Another anniversary
Today is the sixth anniversary of the second time I was raped, but I’m dealing with it pretty well. Actually, I’m doing great today, but apparently this is because I got it all out of my system last weekend. My boyfriend and I were drinking with friends, and I didn’t think I was all that drunk then; I felt fine until I got home. I remember throwing up, but I don’t remember anything after that. My boyfriend told me that I was afraid of the Bad People (hey, I need the euphemism, ’cause it’s awfully long and clunky to keep referring to them as “the people who raped me”), crying and saying that I had to keep my eyes closed because if I opened them, I would see the Bad People. He of course told me that there were no Bad People around, that I was safe, but I guess it took a long time for me to believe him.
I’m glad I have no memory of all of this, but I wish I hadn’t put him through it.

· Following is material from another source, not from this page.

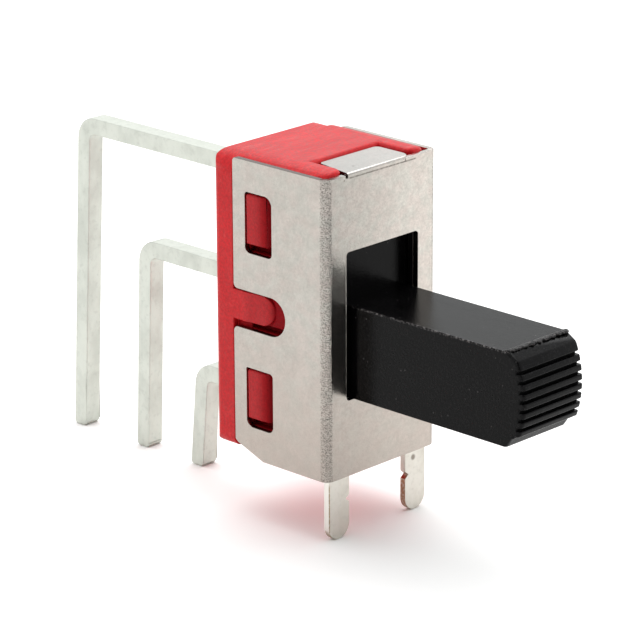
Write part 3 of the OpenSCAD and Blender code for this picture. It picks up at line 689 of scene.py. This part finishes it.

I’m glad this weekend is better.
Apart from that, I’m fine lately, but I’m working extra hours for a few weeks, and I have almost no time to fit anything but work into my schedule. My brother, although out of the hospital, is not doing very well, but it’s going to take more time than I currently have to go into detail about that. I’m hoping I’ll have enough free time on Tuesday to manage to blog. I sure as hell won’t have any time tomorrow.
July 30th, 2007 at 3:12 am
Polly,
Just wanted to say hello and to let you know that I read today’s post and am sending good thoughts your way!
Susan
July 30th, 2007 at 10:21 am
Awful! So sorry.
July 30th, 2007 at 2:23 pm
Hi Polly,
Welcome back. I’m sorry you don’t have happier things to think about right now, but thanks for sharing your story.
I’ve missed you, but check your feed everyday!
Be well–I hope the rest of the week goes well.